You may want to write down your safety plan, if you think it would be safe to do so. But if you think there is a chance your abuser might find it, maybe it is better to just think it all through and not write it down. Or you could give a written copy to a trusted friend or family member, so that at least one other person knows your plan, should you need to flee or go into shelter. Do what you think is safest.
Use What You Already Know
If you have been abused by an intimate partner, you probably know more about safety planning and risk assessment than you might think. Being in a relationship with an abusive partner – and surviving – takes a lot of skill and resourcefulness. Any time you do or say something in an attempt to protect yourself and/or your children, you are “safety planning.” Assessing risk is when you decide if taking a specific action will make things better or worse. You do it all the time, without even thinking about it.
Think it through. Seeking help, getting an order of protection, or deciding to leave only makes sense when it reduces the risks to you and your children.
Safety Planning for Every Situation
Safety plans can be made for a variety of different situations, including:
- Responding to threatened or actual abuse;
- Continuing to live with or date a partner who has been abusive; and
- Planning for your safety after ending a relationship with an abusive partner.

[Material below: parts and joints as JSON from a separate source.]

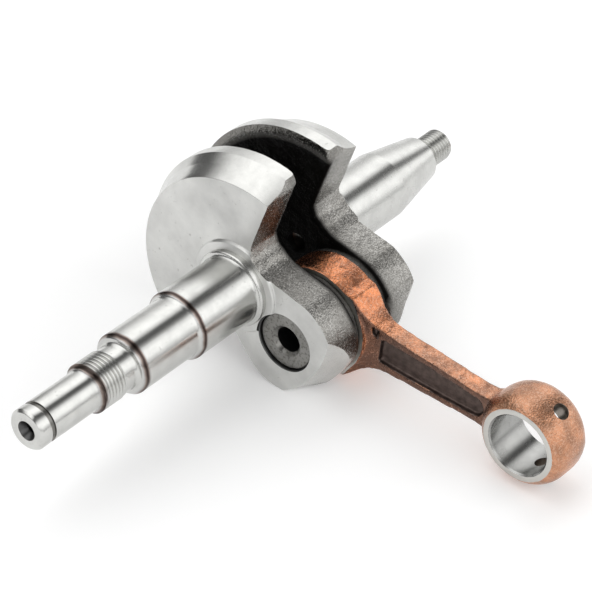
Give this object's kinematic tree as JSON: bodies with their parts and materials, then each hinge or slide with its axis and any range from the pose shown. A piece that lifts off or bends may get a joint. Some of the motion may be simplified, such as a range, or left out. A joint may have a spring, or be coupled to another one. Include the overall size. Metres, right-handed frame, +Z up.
{
  "type": "engine crankshaft with connecting rod",
  "caption": "Built-up two-stroke engine crankshaft with stepped shafts, counterweighted webs, hollow crank pin and copper-plated connecting rod on a needle bearing.",
  "frame": {"origin": "centre of the bounding box in plan, at the floor the part lies on", "axes": "+X along the shaft toward the flywheel taper, -Y from the crank pin toward the small end of the rod, +Z up"},
  "size_m": [0.1474, 0.1156, 0.0525],
  "materials": {
    "turned_steel": "satin turned faces and polished journals, rough forged flanks",
    "ground_steel": "hardened and ground, mottled grey end faces",
    "copper_plating": "matte copper plating on a steel forging, ground steel side faces and bore",
    "cage_steel": "plain steel cage",
    "bearing_steel": "polished bearing steel"
  },
  "bodies": {
    "crank": {"clutch_side_crank_half": "turned_steel", "flywheel_side_crank_half": "turned_steel", "crank_pin": "ground_steel"},
    "rod": {"connecting_rod": "copper_plating"},
    "cage": {"big_end_needle_cage": "cage_steel"},
    "roller_01": {"needle_roller_01": "bearing_steel"},
    "roller_02": {"needle_roller_02": "bearing_steel"},
    "roller_03": {"needle_roller_03": "bearing_steel"},
    "roller_04": {"needle_roller_04": "bearing_steel"},
    "roller_05": {"needle_roller_05": "bearing_steel"},
    "roller_06": {"needle_roller_06": "bearing_steel"},
    "roller_07": {"needle_roller_07": "bearing_steel"},
    "roller_08": {"needle_roller_08": "bearing_steel"},
    "roller_09": {"needle_roller_09": "bearing_steel"},
    "roller_10": {"needle_roller_10": "bearing_steel"},
    "roller_11": {"needle_roller_11": "bearing_steel"},
    "roller_12": {"needle_roller_12": "bearing_steel"},
    "roller_13": {"needle_roller_13": "bearing_steel"},
    "roller_14": {"needle_roller_14": "bearing_steel"},
    "roller_15": {"needle_roller_15": "bearing_steel"}
  },
  "joints": [
    {"name": "big_end_swing", "type": "hinge", "parent": "crank", "child": "rod", "pos_m": [0.01125, 0.01249, 0.01378], "axis": [1, 0, 0], "continuous": true},
    {"name": "cage_turn", "type": "hinge", "parent": "crank", "child": "cage", "pos_m": [0.01125, 0.01249, 0.01378], "axis": [1, 0, 0], "continuous": true},
    {"name": "roller_01_spin", "type": "hinge", "parent": "cage", "child": "roller_01", "pos_m": [0.01125, 0.00609, 0.00816], "axis": [1, 0, 0], "continuous": true},
    {"name": "roller_02_spin", "type": "hinge", "parent": "cage", "child": "roller_02", "pos_m": [0.01125, 0.00893, 0.00605], "axis": [1, 0, 0], "continuous": true},
    {"name": "roller_03_spin", "type": "hinge", "parent": "cage", "child": "roller_03", "pos_m": [0.01125, 0.01239, 0.00527], "axis": [1, 0, 0], "continuous": true},
    {"name": "roller_04_spin", "type": "hinge", "parent": "cage", "child": "roller_04", "pos_m": [0.01125, 0.01586, 0.00596], "axis": [1, 0, 0], "continuous": true},
    {"name": "roller_05_spin", "type": "hinge", "parent": "cage", "child": "roller_05", "pos_m": [0.01125, 0.01875, 0.00801], "axis": [1, 0, 0], "continuous": true},
    {"name": "roller_06_spin", "type": "hinge", "parent": "cage", "child": "roller_06", "pos_m": [0.01125, 0.02055, 0.01106], "axis": [1, 0, 0], "continuous": true},
    {"name": "roller_07_spin", "type": "hinge", "parent": "cage", "child": "roller_07", "pos_m": [0.01125, 0.02097, 0.01457], "axis": [1, 0, 0], "continuous": true},
    {"name": "roller_08_spin", "type": "hinge", "parent": "cage", "child": "roller_08", "pos_m": [0.01125, 0.01991, 0.01795], "axis": [1, 0, 0], "continuous": true},
    {"name": "roller_09_spin", "type": "hinge", "parent": "cage", "child": "roller_09", "pos_m": [0.01125, 0.01757, 0.02061], "axis": [1, 0, 0], "continuous": true},
    {"name": "roller_10_spin", "type": "hinge", "parent": "cage", "child": "roller_10", "pos_m": [0.01125, 0.01436, 0.02209], "axis": [1, 0, 0], "continuous": true},
    {"name": "roller_11_spin", "type": "hinge", "parent": "cage", "child": "roller_11", "pos_m": [0.01125, 0.01082, 0.02213], "axis": [1, 0, 0], "continuous": true},
    {"name": "roller_12_spin", "type": "hinge", "parent": "cage", "child": "roller_12", "pos_m": [0.01125, 0.00757, 0.02073], "axis": [1, 0, 0], "continuous": true},
    {"name": "roller_13_spin", "type": "hinge", "parent": "cage", "child": "roller_13", "pos_m": [0.01125, 0.00517, 0.01813], "axis": [1, 0, 0], "continuous": true},
    {"name": "roller_14_spin", "type": "hinge", "parent": "cage", "child": "roller_14", "pos_m": [0.01125, 0.00403, 0.01477], "axis": [1, 0, 0], "continuous": true},
    {"name": "roller_15_spin", "type": "hinge", "parent": "cage", "child": "roller_15", "pos_m": [0.01125, 0.00436, 0.01125], "axis": [1, 0, 0], "continuous": true}
  ],
  "couplings": [
    {"joint": "cage_turn", "follows": "big_end_swing", "ratio": 0.5734},
    {"joint": "roller_01_spin", "follows": "big_end_swing", "ratio": 3.3326},
    {"joint": "roller_02_spin", "follows": "big_end_swing", "ratio": 3.3326},
    {"joint": "roller_03_spin", "follows": "big_end_swing", "ratio": 3.3326},
    {"joint": "roller_04_spin", "follows": "big_end_swing", "ratio": 3.3326},
    {"joint": "roller_05_spin", "follows": "big_end_swing", "ratio": 3.3326},
    {"joint": "roller_06_spin", "follows": "big_end_swing", "ratio": 3.3326},
    {"joint": "roller_07_spin", "follows": "big_end_swing", "ratio": 3.3326},
    {"joint": "roller_08_spin", "follows": "big_end_swing", "ratio": 3.3326},
    {"joint": "roller_09_spin", "follows": "big_end_swing", "ratio": 3.3326},
    {"joint": "roller_10_spin", "follows": "big_end_swing", "ratio": 3.3326},
    {"joint": "roller_11_spin", "follows": "big_end_swing", "ratio": 3.3326},
    {"joint": "roller_12_spin", "follows": "big_end_swing", "ratio": 3.3326},
    {"joint": "roller_13_spin", "follows": "big_end_swing", "ratio": 3.3326},
    {"joint": "roller_14_spin", "follows": "big_end_swing", "ratio": 3.3326},
    {"joint": "roller_15_spin", "follows": "big_end_swing", "ratio": 3.3326}
  ]
}
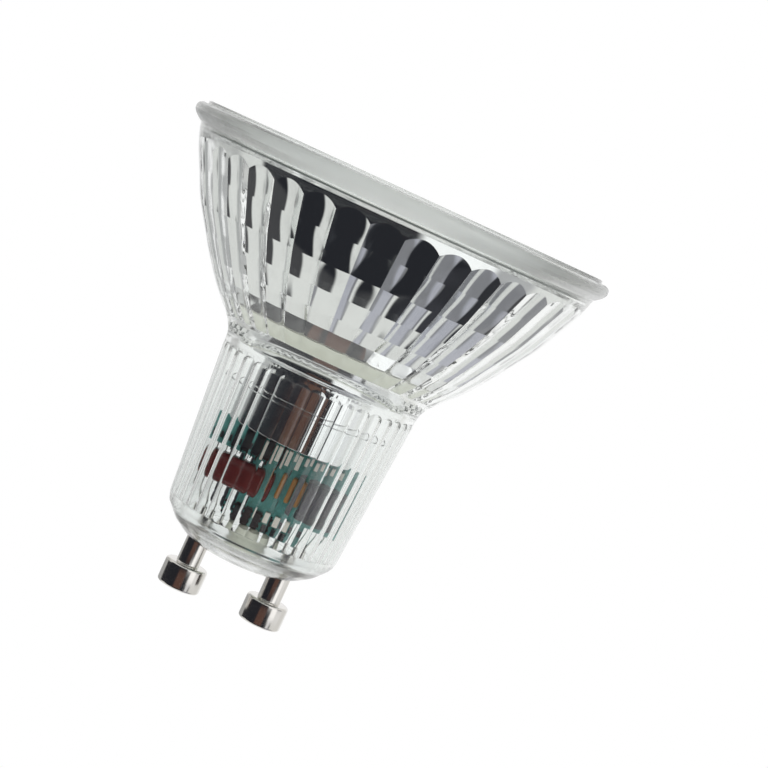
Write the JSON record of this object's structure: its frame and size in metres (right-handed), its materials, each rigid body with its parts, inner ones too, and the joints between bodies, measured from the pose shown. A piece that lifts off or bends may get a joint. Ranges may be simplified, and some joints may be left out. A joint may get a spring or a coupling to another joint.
{
  "type": "led spotlight bulb",
  "caption": "LED spotlight bulb in clear pressed glass with a fluted, faceted mirror bell, a clear ribbed neck showing the driver board, and a twist-and-lock two-pin base.",
  "frame": {"origin": "centre between the two contact pins on the underside of the glass base, where the pins come out", "axes": "+Z along the lamp axis towards the light, X along the line of the two contact pins, so the pins point to -Z"},
  "size_m": [0.05, 0.05, 0.0512],
  "materials": {
    "clear_glass": "clear pressed glass, very slightly green",
    "lens_plastic": "clear moulded cover, polished",
    "mirror_film": "vacuum-deposited reflective film",
    "adhesive": "cured pale adhesive, satin",
    "bright_aluminium": "drawn and polished",
    "white_board": "white solder mask, satin",
    "white_ceramic": "matt",
    "phosphor": "yellow, satin",
    "white_plastic": "moulded, matt",
    "tinned_metal": "tinned, bright",
    "clear_plastic": "clear extruded tube",
    "green_board": "green solder mask, gloss",
    "maroon_epoxy": "dipped epoxy, gloss",
    "ferrite": "black, matt",
    "copper_wire": "enamelled, semi-gloss",
    "resistor_paint": "lacquered, gloss",
    "black_epoxy": "moulded epoxy, matt",
    "dark_sleeve": "shrunk sleeve, semi-gloss",
    "chip_ceramic": "light ceramic, satin",
    "nickel": "nickel-plated, bright",
    "silicone": "translucent cast silicone, satin"
  },
  "bodies": {
    "root": {"glass_body": "clear_glass", "mirror_coating": "mirror_film", "front_lens": "lens_plastic", "lens_adhesive": "adhesive", "heat_sink_cup": "bright_aluminium", "source_board": "white_board", "led_substrate": "white_ceramic", "led_dam": "white_plastic", "led_phosphor": "phosphor", "terminal_left": "white_plastic", "terminal_right": "white_plastic", "link_pin_left": "tinned_metal", "link_pin_right": "tinned_metal", "insulation_tube": "clear_plastic", "driver_board": "green_board", "film_capacitor": "maroon_epoxy", "inductor_core": "ferrite", "inductor_winding": "copper_wire", "fuse_resistor": "resistor_paint", "bridge_rectifier": "black_epoxy", "driver_ic": "black_epoxy", "bulk_capacitor": "dark_sleeve", "ceramic_chips": "chip_ceramic", "chip_resistors": "black_epoxy", "contact_pin_left": "nickel", "contact_pin_right": "nickel", "pin_washer_left": "tinned_metal", "pin_washer_right": "tinned_metal", "supply_wire_left": "tinned_metal", "supply_wire_right": "tinned_metal", "silicone_blob": "silicone", "cup_adhesive": "silicone"}
  },
  "joints": []
}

If you are planning to leave your partner or have already left, be aware that abusers are often more violent during times of separation. This could increase your risk for harm, including stalking and serious or life-threatening injury. Making a specific separation safety plan can help prepare you for the risks to you and your children during and after a separation.
Identify Your Options
The value of any safety plan depends on coming up with options that make sense to you and that you can use. This booklet will provide information on the help available from local domestic violence programs and the criminal justice system. But just as important is the help and information you may get from other places, including your own family and social supports. Some of the people and places where you might find support include:
Even if you are currently with your abusive partner, a safety plan may be helpful.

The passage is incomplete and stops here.